Eu, pessoalmente, usei psicodélicos para auto-exploração, mas numa escala muito mais conservadora. A maioria de minhas pesquisas psicodélicas foram trabalhos extensivos com outros, em um contexto clínico, primeiro no Instituto de Pesquisa Psiquiátrica, em Praga, na Checoslováquia e mais tarde no Centro de Pesquisa Psiquiátrica Maryland, em Baltimore, Maryland. Eu tentei formular minhas descobertas em artigos científicos e livros, com intenção de tornar aceita a terapia psicodélica, na corrente psiquiátrica. 13

 Você poderia falar sobre seu novo livro?

Escrevi meu mais recente livro, “Psicologia do Futuro: Lições da Moderna Pesquisa da Consciência “, a pedido da State University Press, que publicou vários de meus livros anteriores. Eles queriam que eu descrevesse, de um modo sistemático e compreensivo, minhas observações de mais de quarenta anos de pesquisa, de uma importante variedade de estados incomuns de consciência, que chamei holotrópico (literalmente movendo em direção ao todo do Grego holos = todo e trepein = mover em direção a alguma coisa). Exemplos de tais estados são os transes xamânicos ou iniciações em rituais aborígines, estados encontrados em práticas meditativas sistemáticas, episódios místicos espontâneos, experiências psicodélicas e psicoterapias experienciais com formas poderosas de auto-exploração, como, por exemplo, terapia primal, renascimento e a respiração holotrópica.

O livro, basicamente, aponta, muito especificamente, para diferentes áreas, nas quais nosso pensamento sobre a psique humana na saúde e doença deveria mudar radicalmente, para acomodar essas novas descobertas. Eu também delineio a direção e natureza das mudanças necessárias. Exemplos de tais áreas são a natureza e a origem da consciência, a arquitetura dos distúrbios emocionais e psicossomáticos e a estratégia da psicoterapia. Alguns outros problemas, descritos no livro, são a teoria e a prática da respiração holotrópica, aspectos espiritual e filosófico da morte, terapia psicodélica com pacientes com câncer, insights metafísicos da pesquisa da consciência e implicações desse trabalho em relação à crise global.

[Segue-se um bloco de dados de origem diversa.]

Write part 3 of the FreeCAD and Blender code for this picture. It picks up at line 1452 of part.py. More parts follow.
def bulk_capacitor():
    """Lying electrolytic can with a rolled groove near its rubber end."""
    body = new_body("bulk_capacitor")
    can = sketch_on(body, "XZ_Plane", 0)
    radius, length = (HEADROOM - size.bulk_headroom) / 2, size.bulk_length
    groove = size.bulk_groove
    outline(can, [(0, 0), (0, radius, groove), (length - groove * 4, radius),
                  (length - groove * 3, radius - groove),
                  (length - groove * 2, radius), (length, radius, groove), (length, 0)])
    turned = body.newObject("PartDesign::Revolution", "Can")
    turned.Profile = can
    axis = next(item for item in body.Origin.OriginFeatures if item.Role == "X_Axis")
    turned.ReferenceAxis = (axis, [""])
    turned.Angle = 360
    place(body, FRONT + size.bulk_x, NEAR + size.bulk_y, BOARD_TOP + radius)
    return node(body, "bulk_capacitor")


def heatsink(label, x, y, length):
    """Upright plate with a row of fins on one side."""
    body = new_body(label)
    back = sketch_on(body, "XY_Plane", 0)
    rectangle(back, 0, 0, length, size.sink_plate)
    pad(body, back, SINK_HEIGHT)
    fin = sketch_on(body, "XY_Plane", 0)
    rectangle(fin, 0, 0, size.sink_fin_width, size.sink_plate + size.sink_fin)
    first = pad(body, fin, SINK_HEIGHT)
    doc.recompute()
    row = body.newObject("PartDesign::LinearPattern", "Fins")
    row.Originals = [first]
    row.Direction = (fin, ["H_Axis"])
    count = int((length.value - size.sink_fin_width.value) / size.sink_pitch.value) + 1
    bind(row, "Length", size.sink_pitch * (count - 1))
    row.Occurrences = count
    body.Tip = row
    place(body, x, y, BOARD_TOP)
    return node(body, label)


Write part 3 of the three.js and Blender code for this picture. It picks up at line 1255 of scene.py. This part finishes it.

O livro poderá estar disponível no Brasil, traduzido para a língua portuguesa, no início de dezembro de 2000. Estou planejando voltar ao Brasil, no início de dezembro, para dar algumas entrevistas e autografar o livro, no Rio de Janeiro e em São Paulo. Vocês poderão ter informações mais específicas sobre a edição brasileira, através do Kiu Eckstein, no Rio, que está envolvido, na tradução e negociações com o editor.